- Qalebi-ye Bala Location within Iran
- Coordinates: 33°28′24″N 47°56′15″E﻿ / ﻿33.47333°N 47.93750°E
- Country: Iran
- Province: Lorestan
- County: Chegeni
- District: Veysian
- Rural District: Veysian

Population (2016)
- • Total: 222
- Time zone: UTC+3:30 (IRST)

= Qalebi-ye Bala =

Village in Lorestan province, Iran

Qalebi-ye Bala (قالبي بالا) (Note: Also romanized as Qālebī-ye Bālā; formerly known as Qalebi-ye Olya (قالبي عليا), also romanized as Qālebī-ye ‘Olyā; also known as Qālebī) is a village in Veysian Rural District of Veysian District in Chegeni County, (Note: Formerly Dowreh County) Lorestan province, Iran.

==Demographics==
===Population===
At the time of the 2006 National Census, the village's population, as Qalebi-ye Olya, was 392 in 97 households, when it was in Khorramabad County.

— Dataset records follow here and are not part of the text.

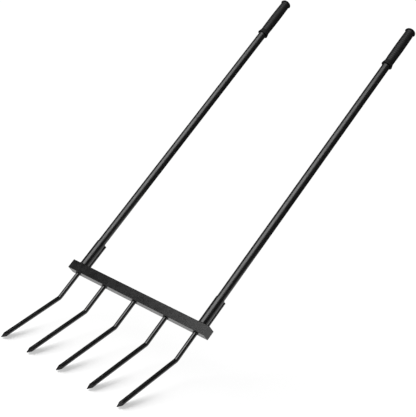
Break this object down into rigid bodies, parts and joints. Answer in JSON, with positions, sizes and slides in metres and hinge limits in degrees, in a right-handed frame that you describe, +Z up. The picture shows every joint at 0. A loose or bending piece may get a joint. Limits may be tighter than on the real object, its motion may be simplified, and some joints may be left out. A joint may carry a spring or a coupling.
{
  "type": "broadfork",
  "caption": "Two-handled garden fork with bent pointed tines under a steel crossbar, leaned back on its tips, for loosening soil.",
  "frame": {"origin": "on the floor, under the middle of the tool's box as it stands leaned back on its tine points", "axes": "+X to the right along the crossbar, +Y backwards, the way the handles lean, +Z up; the handles rise at 33.7 degrees"},
  "size_m": [0.51, 1.154, 0.6779],
  "materials": {
    "frame_coat": "satin black powder coat",
    "handle_coat": "semi-gloss black powder coat",
    "grip_rubber": "matt moulded rubber with rings",
    "bolt_steel": "black oxide",
    "joiner_steel": "black oxide"
  },
  "bodies": {
    "root": {"crossbar": "frame_coat", "crossbar_end_plate_left": "frame_coat", "crossbar_end_plate_right": "frame_coat", "grip_left": "grip_rubber", "grip_right": "grip_rubber", "handle_bolts_left": "bolt_steel", "handle_bolts_right": "bolt_steel", "handle_joiner_left": "joiner_steel", "handle_joiner_right": "joiner_steel", "handle_socket_left": "frame_coat", "handle_socket_right": "frame_coat", "lower_handle_tube_left": "handle_coat", "lower_handle_tube_right": "handle_coat", "socket_strap_left": "frame_coat", "socket_strap_right": "frame_coat", "socket_welds": "frame_coat", "strap_welds": "frame_coat", "tine_1": "frame_coat", "tine_2": "frame_coat", "tine_3": "frame_coat", "tine_4": "frame_coat", "tine_5": "frame_coat", "tine_welds": "frame_coat", "upper_handle_tube_left": "handle_coat", "upper_handle_tube_right": "handle_coat"}
  },
  "joints": []
}
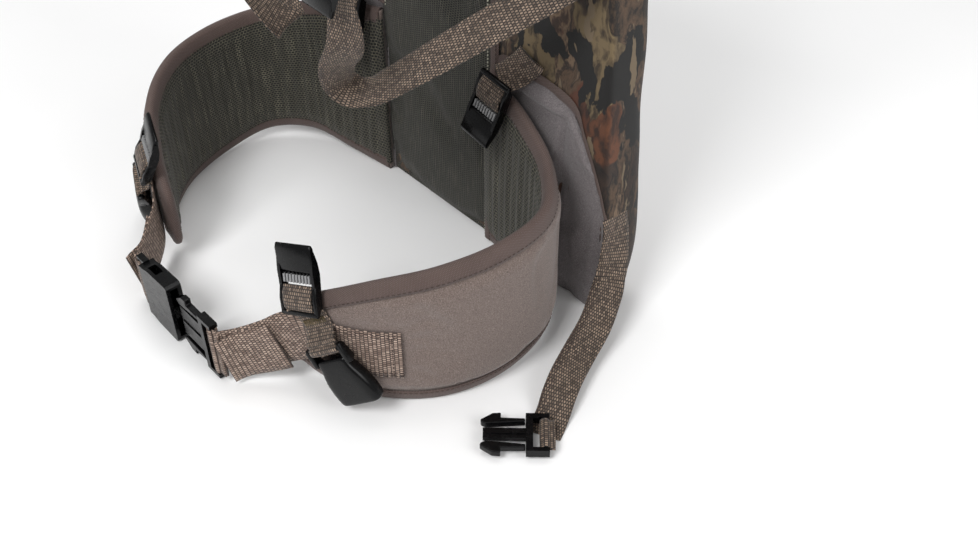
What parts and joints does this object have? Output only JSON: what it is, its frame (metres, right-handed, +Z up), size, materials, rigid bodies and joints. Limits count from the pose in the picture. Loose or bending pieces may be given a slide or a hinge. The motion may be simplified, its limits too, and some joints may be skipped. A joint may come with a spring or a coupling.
{
  "type": "safety harness vest",
  "caption": "Padded safety harness vest with folding hip wings, shoulder pads, side-release clips, ladder locks and a dorsal ring.",
  "frame": {"origin": "centre of the flat hem of the back body, on the surface it stands on", "axes": "+X to the wearer's left, -Y the way the wearer faces, +Z up"},
  "size_m": [0.5388, 0.324, 0.5084],
  "materials": {
    "foam": "closed-cell foam core",
    "camo_fabric": null,
    "back_mesh": "spacer mesh",
    "lining_mesh": "coarse pleated spacer mesh",
    "belt_fabric": "smooth brushed nylon",
    "binding_tape": "grosgrain edge tape",
    "webbing": "woven polyester webbing",
    "harness_webbing": "heavy woven polyester webbing",
    "buckle_plastic": "moulded acetal, glossy",
    "patch_plastic": "moulded, satin",
    "steel": "forged, plated"
  },
  "bodies": {
    "vest": {"back_foam": "foam", "outer_shell": "camo_fabric", "back_mesh": "back_mesh", "side_face_left": "belt_fabric", "side_face_right": "belt_fabric", "root_tape": "binding_tape", "root_pad_left": "belt_fabric", "root_pad_right": "belt_fabric", "root_mesh_left": "lining_mesh", "root_mesh_right": "lining_mesh", "root_binding": "binding_tape", "shoulder_pad_left": "camo_fabric", "shoulder_pad_right": "camo_fabric", "shoulder_mesh_left": "lining_mesh", "shoulder_mesh_right": "lining_mesh", "shoulder_web_left": "webbing", "shoulder_web_right": "webbing", "sling_web_left": "webbing", "sling_web_right": "webbing", "lock_anchors": "webbing", "hip_anchors": "webbing", "harness_web": "harness_webbing", "dorsal_patch": "patch_plastic", "haul_loop": "harness_webbing", "chest_strap": "webbing", "chest_clip": "buckle_plastic"},
    "hip_strap_left": {"hip_strap_left": "webbing"},
    "hip_strap_right": {"hip_strap_right": "webbing"},
    "dorsal_ring": {"dorsal_ring": "steel"},
    "wing_left": {"wing_pad_left": "belt_fabric", "wing_mesh_left": "lining_mesh", "wing_binding_left": "binding_tape", "belt_web_left": "webbing", "lock_stub_left": "webbing", "clip_stub_left": "webbing"},
    "wing_right": {"wing_pad_right": "belt_fabric", "wing_mesh_right": "lining_mesh", "wing_binding_right": "binding_tape", "belt_web_right": "webbing", "lock_stub_right": "webbing", "clip_stub_right": "webbing"},
    "wing_lock_left": {"wing_lock_left": "buckle_plastic"},
    "wing_lock_right": {"wing_lock_right": "buckle_plastic"},
    "side_lock_left": {"side_lock_left": "buckle_plastic"},
    "side_lock_right": {"side_lock_right": "buckle_plastic"},
    "pad_lock_left": {"pad_lock_left": "buckle_plastic"},
    "pad_lock_right": {"pad_lock_right": "buckle_plastic"},
    "clip_female_left": {"clip_female_left": "buckle_plastic"},
    "clip_female_right": {"clip_female_right": "buckle_plastic"},
    "clip_male_left": {"clip_male_left": "buckle_plastic"},
    "clip_male_right": {"clip_male_right": "buckle_plastic"},
    "clip_prong_rear_left": {"clip_prong_rear_left": "buckle_plastic"},
    "clip_prong_front_left": {"clip_prong_front_left": "buckle_plastic"},
    "clip_prong_rear_right": {"clip_prong_rear_right": "buckle_plastic"},
    "clip_prong_front_right": {"clip_prong_front_right": "buckle_plastic"},
    "waist_male": {"waist_male": "buckle_plastic"},
    "waist_female": {"waist_female": "buckle_plastic"},
    "waist_prong_upper": {"waist_prong_upper": "buckle_plastic"},
    "waist_prong_lower": {"waist_prong_lower": "buckle_plastic"}
  },
  "joints": [
    {"name": "wing_left_fold", "type": "hinge", "parent": "vest", "child": "wing_left", "pos_m": [0.182, -0.079, 0], "axis": [0, 0, 1], "range_deg": [0, 75]},
    {"name": "hip_strap_left_swing", "type": "hinge", "parent": "vest", "child": "hip_strap_left", "pos_m": [0.1995, -0.0245, 0.042], "axis": [0, 0, 1], "range_deg": [0, 45]},
    {"name": "wing_lock_left_tilt", "type": "hinge", "parent": "wing_left", "child": "wing_lock_left", "pos_m": [0.10662, -0.23467, 0.086], "axis": [0.9053, 0.337, 0.2585], "range_deg": [-6, 60]},
    {"name": "side_lock_left_tilt", "type": "hinge", "parent": "vest", "child": "side_lock_left", "pos_m": [0.087, -0.039, 0.165], "axis": [-0.9928, 0.0408, 0.1128], "range_deg": [-5, 90]},
    {"name": "pad_lock_left_tilt", "type": "hinge", "parent": "vest", "child": "pad_lock_left", "pos_m": [0.07, -0.1644, 0.313], "axis": [-1, 0, 0], "range_deg": [0, 50]},
    {"name": "clip_female_left_tilt", "type": "hinge", "parent": "wing_left", "child": "clip_female_left", "pos_m": [0.12798, -0.23426, 0.057], "axis": [-0.7482, -0.3937, -0.5341], "range_deg": [-2, 60]},
    {"name": "clip_male_left_tilt", "type": "hinge", "parent": "hip_strap_left", "child": "clip_male_left", "pos_m": [0.255, -0.1445, 0.007], "axis": [-0.7283, 0.6853, 0], "range_deg": [0, 70]},
    {"name": "clip_prong_rear_left_squeeze", "type": "hinge", "parent": "clip_male_left", "child": "clip_prong_rear_left", "pos_m": [0.25385, -0.1625, 0.007], "axis": [0, 0, -1], "range_deg": [0, 5], "stiffness_Nm_per_rad": 0.6},
    {"name": "clip_prong_front_left_squeeze", "type": "hinge", "parent": "clip_male_left", "child": "clip_prong_front_left", "pos_m": [0.2371, -0.14674, 0.007], "axis": [0, 0, 1], "range_deg": [0, 5], "stiffness_Nm_per_rad": 0.6},
    {"name": "wing_right_fold", "type": "hinge", "parent": "vest", "child": "wing_right", "pos_m": [-0.182, -0.079, 0], "axis": [0, 0, -1], "range_deg": [0, 75]},
    {"name": "hip_strap_right_swing", "type": "hinge", "parent": "vest", "child": "hip_strap_right", "pos_m": [-0.1995, -0.0245, 0.042], "axis": [0, 0, -1], "range_deg": [0, 45]},
    {"name": "wing_lock_right_tilt", "type": "hinge", "parent": "wing_right", "child": "wing_lock_right", "pos_m": [-0.10662, -0.23467, 0.086], "axis": [0.9053, -0.337, -0.2585], "range_deg": [-6, 60]},
    {"name": "side_lock_right_tilt", "type": "hinge", "parent": "vest", "child": "side_lock_right", "pos_m": [-0.087, -0.039, 0.165], "axis": [-0.9928, -0.0408, -0.1128], "range_deg": [-5, 90]},
    {"name": "pad_lock_right_tilt", "type": "hinge", "parent": "vest", "child": "pad_lock_right", "pos_m": [-0.07, -0.1644, 0.313], "axis": [-1, 0, 0], "range_deg": [0, 50]},
    {"name": "clip_female_right_tilt", "type": "hinge", "parent": "wing_right", "child": "clip_female_right", "pos_m": [-0.12798, -0.23426, 0.057], "axis": [-0.7482, 0.3937, 0.5341], "range_deg": [-2, 60]},
    {"name": "clip_male_right_tilt", "type": "hinge", "parent": "hip_strap_right", "child": "clip_male_right", "pos_m": [-0.255, -0.1445, 0.007], "axis": [-0.7283, -0.6853, 0], "range_deg": [0, 70]},
    {"name": "clip_prong_rear_right_squeeze", "type": "hinge", "parent": "clip_male_right", "child": "clip_prong_rear_right", "pos_m": [-0.25385, -0.1625, 0.007], "axis": [0, 0, 1], "range_deg": [0, 5], "stiffness_Nm_per_rad": 0.6},
    {"name": "clip_prong_front_right_squeeze", "type": "hinge", "parent": "clip_male_right", "child": "clip_prong_front_right", "pos_m": [-0.2371, -0.14674, 0.007], "axis": [0, 0, -1], "range_deg": [0, 5], "stiffness_Nm_per_rad": 0.6},
    {"name": "waist_male_swing", "type": "hinge", "parent": "wing_left", "child": "waist_male", "pos_m": [0.04975, -0.278, 0.028], "axis": [0, 0, 1], "range_deg": [-35, 35]},
    {"name": "waist_female_swing", "type": "hinge", "parent": "wing_right", "child": "waist_female", "pos_m": [-0.04975, -0.278, 0.028], "axis": [0, 0, -1], "range_deg": [-35, 35]},
    {"name": "waist_prong_upper_squeeze", "type": "hinge", "parent": "waist_male", "child": "waist_prong_upper", "pos_m": [0.03585, -0.278, 0.007], "axis": [0, 1, 0], "range_deg": [0, 5], "stiffness_Nm_per_rad": 0.6},
    {"name": "waist_prong_lower_squeeze", "type": "hinge", "parent": "waist_male", "child": "waist_prong_lower", "pos_m": [0.03585, -0.278, 0.049], "axis": [0, -1, 0], "range_deg": [0, 5], "stiffness_Nm_per_rad": 0.6},
    {"name": "dorsal_ring_swing", "type": "hinge", "parent": "vest", "child": "dorsal_ring", "pos_m": [0, 0.033, 0.352], "axis": [1, 0, 0], "range_deg": [0, 150]}
  ],
  "couplings": [
    {"joint": "hip_strap_left_swing", "follows": "wing_left_fold", "ratio": 0.6},
    {"joint": "clip_prong_front_left_squeeze", "follows": "clip_prong_rear_left_squeeze", "ratio": 1},
    {"joint": "hip_strap_right_swing", "follows": "wing_right_fold", "ratio": 0.6},
    {"joint": "clip_prong_front_right_squeeze", "follows": "clip_prong_rear_right_squeeze", "ratio": 1},
    {"joint": "waist_prong_lower_squeeze", "follows": "waist_prong_upper_squeeze", "ratio": 1}
  ]
}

The following census in 2011 counted 277 people in 78 households, by which time the district had been separated from the county in the establishment of Dowreh County. (Note: Renamed Chegeni County) The village was listed as Qalebi-ye Bala. The 2016 census measured the population of the village as 222 people in 76 households.